How can a defense that boasts Clay Matthews, Desmond Bishop, BJ Raji, Charles Woodson, Tramon Williams, and Ryan Pickett be picked apart at home by Eli Manning? How can an offense with MVP Aaron Rodgers, Greg Jennings, Jordy nelson, Jermichael Finley, a solid offensive line, and the same James Starks that impressed us in the playoffs a year earlier look inept against Big Blue?
In this case, the sum of the parts should have delivered a competitive product on the field...certainly, other than a few critical injuries, this was essentially the same team. But it was missing something very important: a chip on its shoulder. If there is anything that has been true of a Mike McCarthy team over the years, it's that the Packers play best with their back against the wall. And when you're 15-1, its kind of hard to rally the troops to believe the world has written you off.
The first game of the season promised more of the same, a heart-wrenching loss to the 49ers that saw the same dilapidated defense giving Alex Smith time to set up a lawn chair in the pocket before throwing, and an offense that relied way too much on the efforts of one player's amazing abilities on an off day.
At no point during last season did the Packers have to deal with doubt and criticism like they did after the 49er game, and for good reason. Despite all the name talent bolstering both sides of the ball, this was a team that looked uninspired, and when a play was made, it seemed to be an effort of an individual, not the entire team coming together as one.
Last week on Cheesehead Radio, we had the opportunity to ask Matt Bowen of the National Football Post his experiences with teams not playing up to their potential, and he had plenty of examples for us. But, when I asked how a team could break out of such a mindset, to get that synergy back, his answer was almost prophetic.

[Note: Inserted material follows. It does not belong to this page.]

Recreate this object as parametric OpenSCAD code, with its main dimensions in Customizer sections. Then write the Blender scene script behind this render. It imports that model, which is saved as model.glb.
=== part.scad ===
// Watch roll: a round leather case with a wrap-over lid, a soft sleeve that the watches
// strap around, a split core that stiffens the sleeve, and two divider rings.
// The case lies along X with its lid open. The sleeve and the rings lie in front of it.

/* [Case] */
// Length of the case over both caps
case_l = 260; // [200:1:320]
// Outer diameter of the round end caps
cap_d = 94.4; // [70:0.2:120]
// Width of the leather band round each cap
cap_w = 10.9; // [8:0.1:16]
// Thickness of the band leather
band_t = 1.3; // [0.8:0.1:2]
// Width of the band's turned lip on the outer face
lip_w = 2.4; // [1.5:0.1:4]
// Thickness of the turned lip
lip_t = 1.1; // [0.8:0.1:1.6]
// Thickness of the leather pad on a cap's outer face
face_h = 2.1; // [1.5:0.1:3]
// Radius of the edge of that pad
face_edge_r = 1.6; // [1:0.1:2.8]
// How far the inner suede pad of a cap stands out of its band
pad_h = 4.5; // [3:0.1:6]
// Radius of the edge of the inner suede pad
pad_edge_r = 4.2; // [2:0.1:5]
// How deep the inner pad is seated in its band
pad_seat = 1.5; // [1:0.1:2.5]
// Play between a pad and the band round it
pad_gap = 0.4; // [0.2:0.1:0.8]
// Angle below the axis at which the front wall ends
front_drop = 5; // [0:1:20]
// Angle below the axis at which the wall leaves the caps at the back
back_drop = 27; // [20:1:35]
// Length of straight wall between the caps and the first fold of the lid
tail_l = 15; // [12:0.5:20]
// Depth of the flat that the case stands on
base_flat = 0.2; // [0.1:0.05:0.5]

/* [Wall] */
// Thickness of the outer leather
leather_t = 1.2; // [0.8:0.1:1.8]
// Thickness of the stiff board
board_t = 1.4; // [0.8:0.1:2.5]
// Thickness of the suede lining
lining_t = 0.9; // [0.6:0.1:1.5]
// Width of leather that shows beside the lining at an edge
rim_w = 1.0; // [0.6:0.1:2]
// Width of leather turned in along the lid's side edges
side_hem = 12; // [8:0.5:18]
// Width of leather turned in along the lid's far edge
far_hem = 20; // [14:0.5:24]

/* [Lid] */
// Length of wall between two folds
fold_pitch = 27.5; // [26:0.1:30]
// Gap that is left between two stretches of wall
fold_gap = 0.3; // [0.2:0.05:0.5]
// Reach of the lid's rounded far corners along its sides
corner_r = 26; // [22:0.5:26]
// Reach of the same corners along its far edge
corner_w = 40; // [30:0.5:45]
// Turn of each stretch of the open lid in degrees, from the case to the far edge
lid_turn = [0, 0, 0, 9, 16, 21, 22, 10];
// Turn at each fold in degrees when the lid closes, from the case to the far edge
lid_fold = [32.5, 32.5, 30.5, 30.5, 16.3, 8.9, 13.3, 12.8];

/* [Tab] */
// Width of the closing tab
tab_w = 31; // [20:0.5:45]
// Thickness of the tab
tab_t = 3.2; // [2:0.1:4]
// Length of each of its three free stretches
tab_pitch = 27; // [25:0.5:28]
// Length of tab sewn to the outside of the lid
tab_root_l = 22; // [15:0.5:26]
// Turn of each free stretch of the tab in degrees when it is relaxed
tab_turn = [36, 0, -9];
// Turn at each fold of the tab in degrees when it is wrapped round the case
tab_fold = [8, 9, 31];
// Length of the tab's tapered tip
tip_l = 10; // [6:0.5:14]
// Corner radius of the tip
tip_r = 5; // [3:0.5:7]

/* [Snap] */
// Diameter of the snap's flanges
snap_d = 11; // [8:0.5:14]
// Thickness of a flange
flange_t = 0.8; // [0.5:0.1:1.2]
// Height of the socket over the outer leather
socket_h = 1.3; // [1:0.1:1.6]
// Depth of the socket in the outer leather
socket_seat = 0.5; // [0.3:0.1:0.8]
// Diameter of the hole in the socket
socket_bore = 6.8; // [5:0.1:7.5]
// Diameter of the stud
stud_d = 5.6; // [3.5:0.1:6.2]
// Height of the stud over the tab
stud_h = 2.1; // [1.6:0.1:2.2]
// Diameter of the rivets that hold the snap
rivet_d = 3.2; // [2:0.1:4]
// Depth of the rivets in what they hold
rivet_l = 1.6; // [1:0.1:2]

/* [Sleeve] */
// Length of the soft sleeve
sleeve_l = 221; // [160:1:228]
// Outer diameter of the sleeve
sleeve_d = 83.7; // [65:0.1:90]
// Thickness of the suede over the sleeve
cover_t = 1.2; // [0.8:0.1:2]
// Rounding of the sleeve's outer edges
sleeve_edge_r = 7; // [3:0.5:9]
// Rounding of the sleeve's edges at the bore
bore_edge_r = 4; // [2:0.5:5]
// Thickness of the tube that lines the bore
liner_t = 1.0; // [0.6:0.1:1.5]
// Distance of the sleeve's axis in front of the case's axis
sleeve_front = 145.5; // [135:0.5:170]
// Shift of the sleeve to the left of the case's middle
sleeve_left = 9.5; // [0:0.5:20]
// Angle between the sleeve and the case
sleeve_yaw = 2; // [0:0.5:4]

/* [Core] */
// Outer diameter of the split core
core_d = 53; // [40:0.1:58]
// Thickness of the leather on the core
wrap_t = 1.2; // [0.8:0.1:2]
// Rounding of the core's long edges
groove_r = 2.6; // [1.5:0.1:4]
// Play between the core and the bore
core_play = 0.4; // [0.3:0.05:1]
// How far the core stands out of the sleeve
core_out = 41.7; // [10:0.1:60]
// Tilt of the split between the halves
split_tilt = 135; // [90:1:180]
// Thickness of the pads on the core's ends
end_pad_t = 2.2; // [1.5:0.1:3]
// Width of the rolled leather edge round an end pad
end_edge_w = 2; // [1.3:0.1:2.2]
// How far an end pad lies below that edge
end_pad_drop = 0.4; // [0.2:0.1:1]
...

"Force turnover on defense. Intercept the football. Hit the quarterback," said Bowen. "Get the ball on the ground. You know, maybe its a big play on special teams. Sometimes, guys, all it take is one play....that's all you have to do, and things will start clicking again."

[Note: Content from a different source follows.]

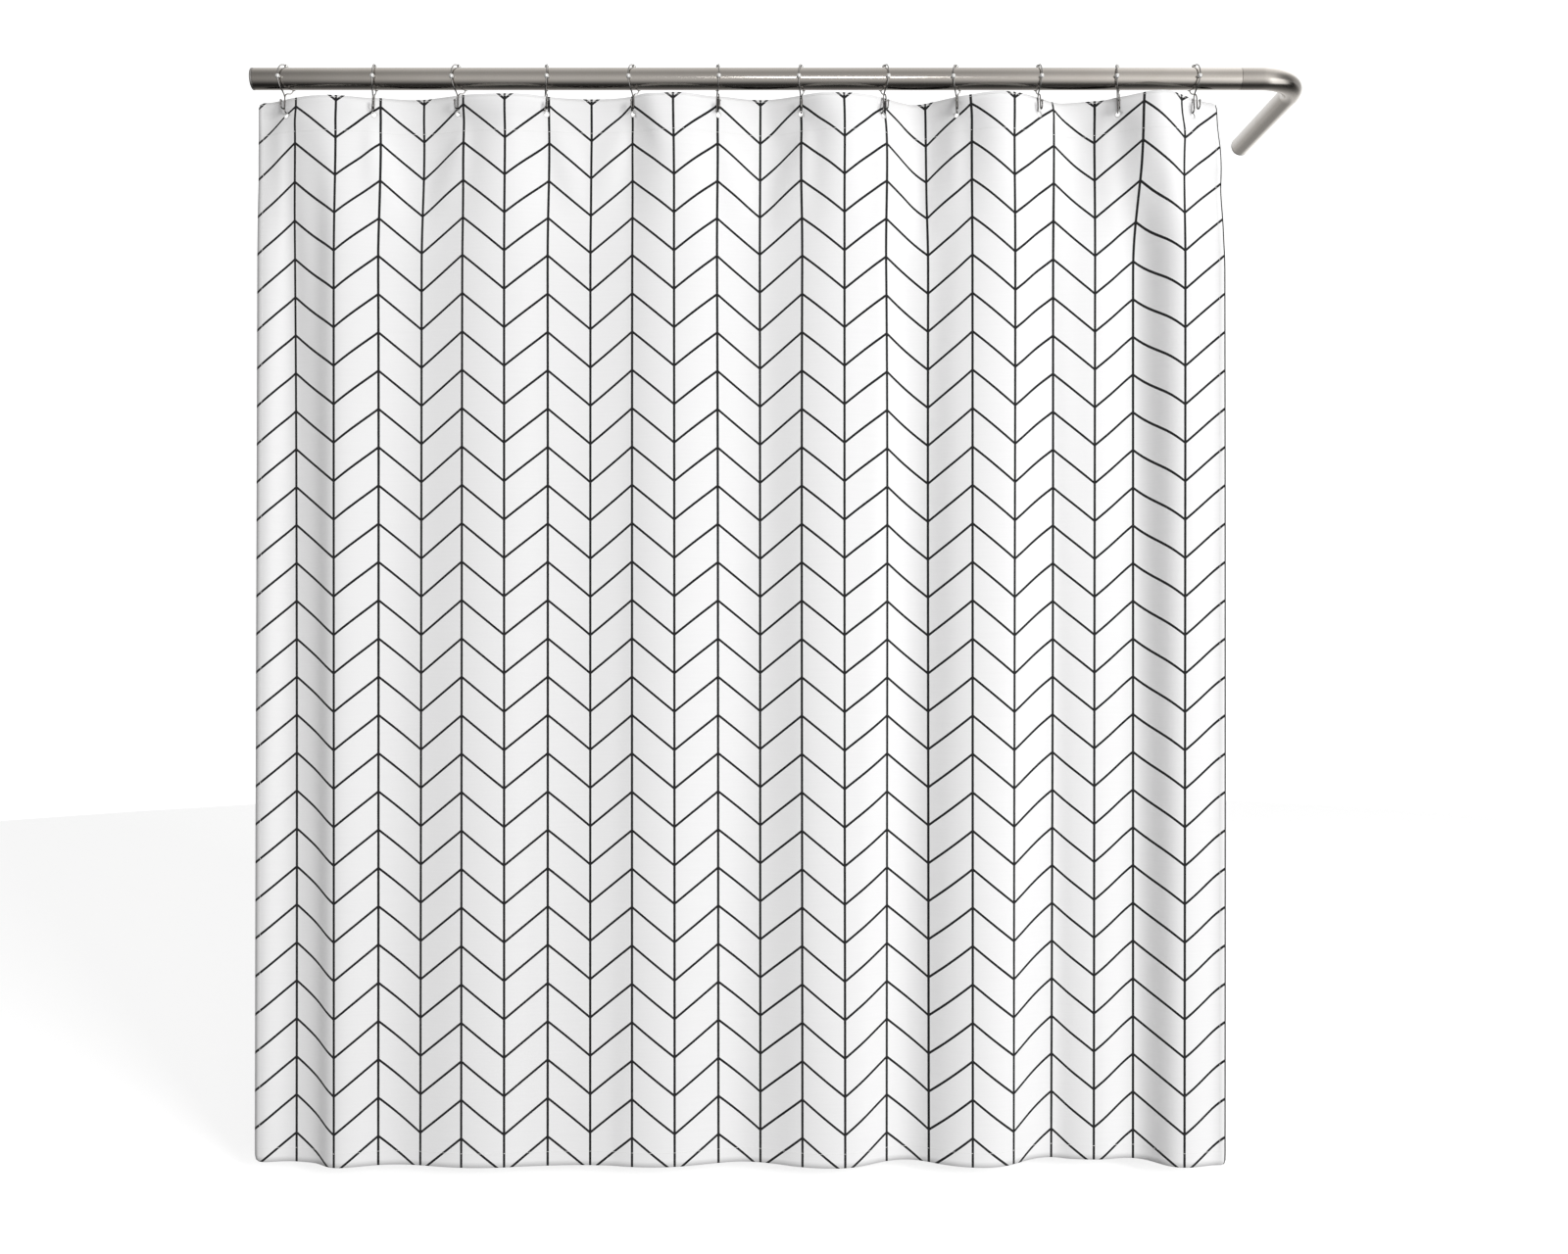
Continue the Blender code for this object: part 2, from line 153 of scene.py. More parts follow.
def rounded(corners: list[tuple[float, float, float]], steps: int = 4) -> list[tuple[float, float]]:
    """Round the corners of a closed outline.

    Args:
        corners: (radius, height, rounding) of each corner, in order.
        steps: Number of steps in each rounding.

    Returns:
        The outline's points.
    """
    points = []
    count = len(corners)
    for index, (x, y, size) in enumerate(corners):
        here = Vector((x, y))
        if size <= 0:
            points.append((x, y))
            continue
        before = (Vector(corners[index - 1][:2]) - here).normalized() * size
        after = (Vector(corners[(index + 1) % count][:2]) - here).normalized() * size
        for step in range(steps + 1):
            t = step / steps
            point = (here + before) * (1 - t) ** 2 + here * 2 * t * (1 - t) + (here + after) * t ** 2
            points.append((point.x, point.y))
    return points


def sweep(points: list[Vector], radii: list[float], sides: int,
          side_hint: Vector = Vector((1, 0, 0)), capped: bool = True) -> bmesh.types.BMesh:
    """Carry a circle along a path by extruding it step by step.

    Args:
        points: Centreline.
        radii: Radius at each point.
        sides: Number of sides of the circle.
        side_hint: A direction that is never along the path.
        capped: True to close both ends.

    Returns:
        A bmesh with the swept shape.
    """
    bm = bmesh.new()
    ring = bmesh.ops.create_circle(bm, cap_ends=capped, radius=1.0, segments=sides)["verts"]
    place = Matrix.Identity(4)
    last = len(points) - 1
    edges = bm.edges[:]
    for index, point in enumerate(points):
        along = (points[min(index + 1, last)] - points[max(index - 1, 0)]).normalized()
        across = side_hint.cross(along).normalized()
        other = along.cross(across)
        rotation = Matrix((across, other, along)).transposed().to_4x4()
        target = Matrix.Translation(point) @ rotation @ Matrix.Scale(radii[index], 4)
        if index:
            made = bmesh.ops.extrude_edge_only(bm, edges=edges)["geom"]
            ring = [item for item in made if isinstance(item, bmesh.types.BMVert)]
            ends = set(ring)
            edges = [item for item in made if isinstance(item, bmesh.types.BMEdge)
                     and set(item.verts) <= ends]
        bmesh.ops.transform(bm, matrix=target @ place.inverted(), verts=ring)
        place = target
    if capped:
        bmesh.ops.contextual_create(bm, geom=edges)
    return bm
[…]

What kind of play did the Packers need? The decision to pull a fake field goal on 4th and 26 was unprecedented, just like a team that would expect to win the Super Bowl as a sixth seed. But, when Tim Masthay pitched the ball to Tom Crabtree, not only picking up the first down but putting six points on the board, the ensuing swagger was palpable.
Prior to that momentum-changing turn of events at the end of the second quarter, the Packers offense had only generated 95 yards of offense and netted only three points. Afterwards, Aaron Rodgers and Cedric Benson didn't exactly light it up, but generated 217 yards and a touchdown over the rest of the game.
The defense, which had played well prior to that play (with three sacks), simply got even better. Afterwards, the D turned it up and suddenly found the big-play ability that had been the trademark of their 2010 run, intercepting Jay Cutler four times and sacking him another four times to finish out the game.
With all factions of the team hitting on all cylinders, the Bears were no match for the Packers. Finally, the Packers were again playing better than the sum of their parts.
Make no doubt about it: this team lives and dies on the Big Play. That's the great thing about synergy, though. One Big Play begets more and more Big Plays, and that's a heck of a lot more fun to watch.